> [Task to complete]:
Print again only this span: the line with "add('gallows_crossbar', gallowsBar(), whitePaint);", the line with "from math import", and all lines between them, exactly as given.
── Collected material
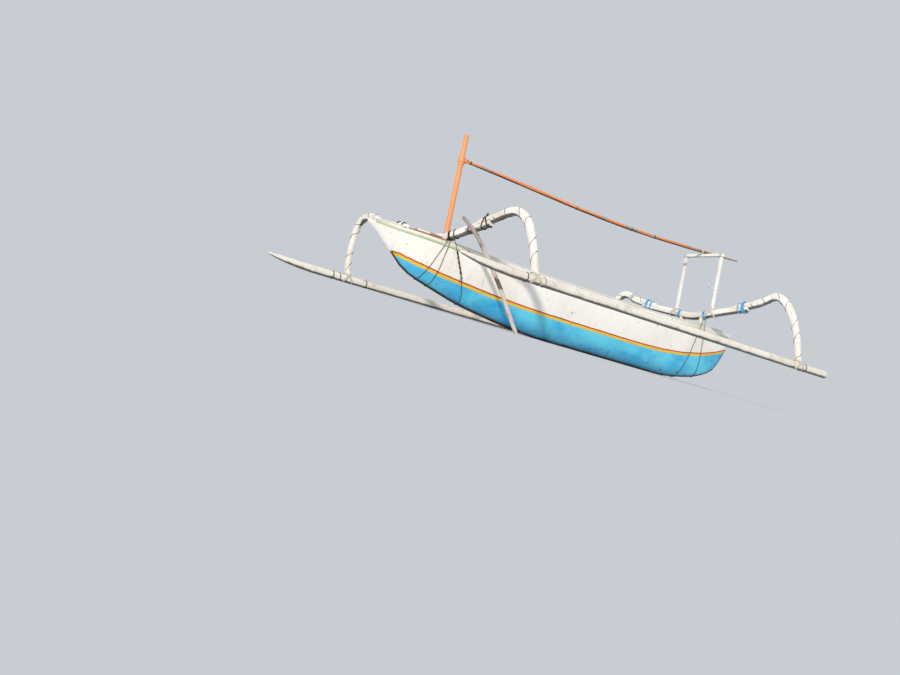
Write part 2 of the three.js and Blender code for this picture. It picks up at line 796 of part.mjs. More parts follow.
add('hull_shell', hullShell, bluePaint);
add('keel_shoe', keelShoe(), darkWood);
add('bow_deck', deckBoard(...runs.bowDeck), whitePaint);
add('stern_deck', deckBoard(...runs.sternDeck), whitePaint);
add('hatch_board', hatchBoard(...runs.hatchBoard), bareWood);
for (const [word, side] of sides) {
  add(`wash_strake_${word}`, washStrake(side), whitePaint);
  add(`rub_strake_${word}`, rubbingStrake(side), greenPaint);
  add(`gunwale_cap_${word}`, gunwaleCap(side), bareWood);
  add(`rear_chock_${word}`, rearChock(side), whitePaint);
  add(`float_${word}`, outriggerFloat(side), creamPaint);
  add(`front_knee_${word}`, boomKnee(frontBoom, kneeLines[`front_knee_${word}`], side), whitePaint);
  add(`rear_knee_${word}`, boomKnee(rearBoom, kneeLines[`rear_knee_${word}`], side), whitePaint);
  add(`gallows_post_${word}`, gallowsPost(side), whitePaint);
}
for (const { name, x, width, top, thick } of thwarts) {
  add(name, cutToHull(box([x - width / 2, -400, top - thick], [x + width / 2, 400, top])), bareWood);
}
add('front_beam', boomBeam(frontBoom), whitePaint);
add('rear_beam', boomBeam(rearBoom), whitePaint);
add('mast_step', mastStepBlock(), bareWood);
add('mast_partner', mastPartnerBoard(), bareWood);
add('mast', mastPole(), orangePaint);
add('spar_collar', sparCollar(), orangePaint);
add('spar_pin', sparPinBar(), darkWood);
add('spar', sparPole(), orangePaint);
add('gallows_crossbar', gallowsBar(), whitePaint);
add('gallows_hook', gallowsHook(), whitePaint);
add('prop_pole', propPole(), greyWood);

export default canoe;
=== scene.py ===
# %% [markdown]
# # A double-outrigger fishing canoe, parked on a beach
#
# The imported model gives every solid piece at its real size. Here each gets the surface
# that it has in use: brushed oil paint, bare worn wood, sun-bleached bark. Then comes the
# rope that binds the boat together.

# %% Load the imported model
import json
from contextlib import contextmanager
from math import copysign, cos, exp, pi, radians, sin, tau

import bpy
from mathutils import Matrix, Vector
from mathutils.bvhtree import BVHTree
from mathutils.geometry import convex_hull_2d

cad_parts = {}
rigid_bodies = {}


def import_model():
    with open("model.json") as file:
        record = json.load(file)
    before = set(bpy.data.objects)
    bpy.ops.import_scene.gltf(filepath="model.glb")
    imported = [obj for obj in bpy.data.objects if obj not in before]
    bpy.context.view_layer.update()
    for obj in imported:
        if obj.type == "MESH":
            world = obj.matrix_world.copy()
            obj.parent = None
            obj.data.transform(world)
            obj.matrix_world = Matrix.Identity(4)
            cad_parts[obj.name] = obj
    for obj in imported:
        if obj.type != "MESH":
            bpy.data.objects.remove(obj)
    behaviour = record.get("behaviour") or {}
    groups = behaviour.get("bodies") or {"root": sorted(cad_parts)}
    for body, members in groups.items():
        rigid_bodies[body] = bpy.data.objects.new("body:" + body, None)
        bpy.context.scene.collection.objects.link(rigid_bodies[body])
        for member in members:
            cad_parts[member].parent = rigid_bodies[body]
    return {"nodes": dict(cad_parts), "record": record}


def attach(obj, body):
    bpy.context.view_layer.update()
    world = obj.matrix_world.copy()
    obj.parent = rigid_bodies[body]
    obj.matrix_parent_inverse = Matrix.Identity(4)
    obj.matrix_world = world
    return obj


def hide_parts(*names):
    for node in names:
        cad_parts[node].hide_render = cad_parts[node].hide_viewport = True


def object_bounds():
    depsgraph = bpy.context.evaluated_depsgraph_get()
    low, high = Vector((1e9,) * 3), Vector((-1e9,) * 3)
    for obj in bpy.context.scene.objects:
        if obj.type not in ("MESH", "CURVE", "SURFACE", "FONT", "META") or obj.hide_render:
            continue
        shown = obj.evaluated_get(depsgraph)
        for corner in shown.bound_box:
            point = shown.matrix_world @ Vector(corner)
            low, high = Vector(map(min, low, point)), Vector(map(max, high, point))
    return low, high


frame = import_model()
CAD_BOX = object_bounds()
BODY_OF = {
    node: body
    for body, nodes in frame["record"]["behaviour"]["bodies"].items()
    for node in nodes
}

# %% [markdown]
# ## The upright plan
#
# The canoe lies over on its starboard float, so a level plank is tilted in the scene, and
# tilted numbers are hard to picture. So points are given in the boat's own plan, upright
# and in millimetres: X to the bow, Y to port, Z up the mast.

# %% Points of the upright plan
MM = 1000
LEAN = 0.1439365
TURN_TO_LEAN = Matrix.Rotation(LEAN, 4, "X")
TURN_UPRIGHT = TURN_TO_LEAN.inverted()


def plan(x, y, z):
    """A point of the plan as a point of the scene"""
    return (TURN_TO_LEAN @ Vector((x, y, z))) / MM


def in_plan(spot):
    """A point of the scene as a point of the plan"""
    return (TURN_UPRIGHT @ spot) * MM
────
> [Answer to the exercise]:
add('gallows_crossbar', gallowsBar(), whitePaint);
add('gallows_hook', gallowsHook(), whitePaint);
add('prop_pole', propPole(), greyWood);

export default canoe;
=== scene.py ===
# %% [markdown]
# # A double-outrigger fishing canoe, parked on a beach
#
# The imported model gives every solid piece at its real size. Here each gets the surface
# that it has in use: brushed oil paint, bare worn wood, sun-bleached bark. Then comes the
# rope that binds the boat together.

# %% Load the imported model
import json
from contextlib import contextmanager
from math import copysign, cos, exp, pi, radians, sin, tau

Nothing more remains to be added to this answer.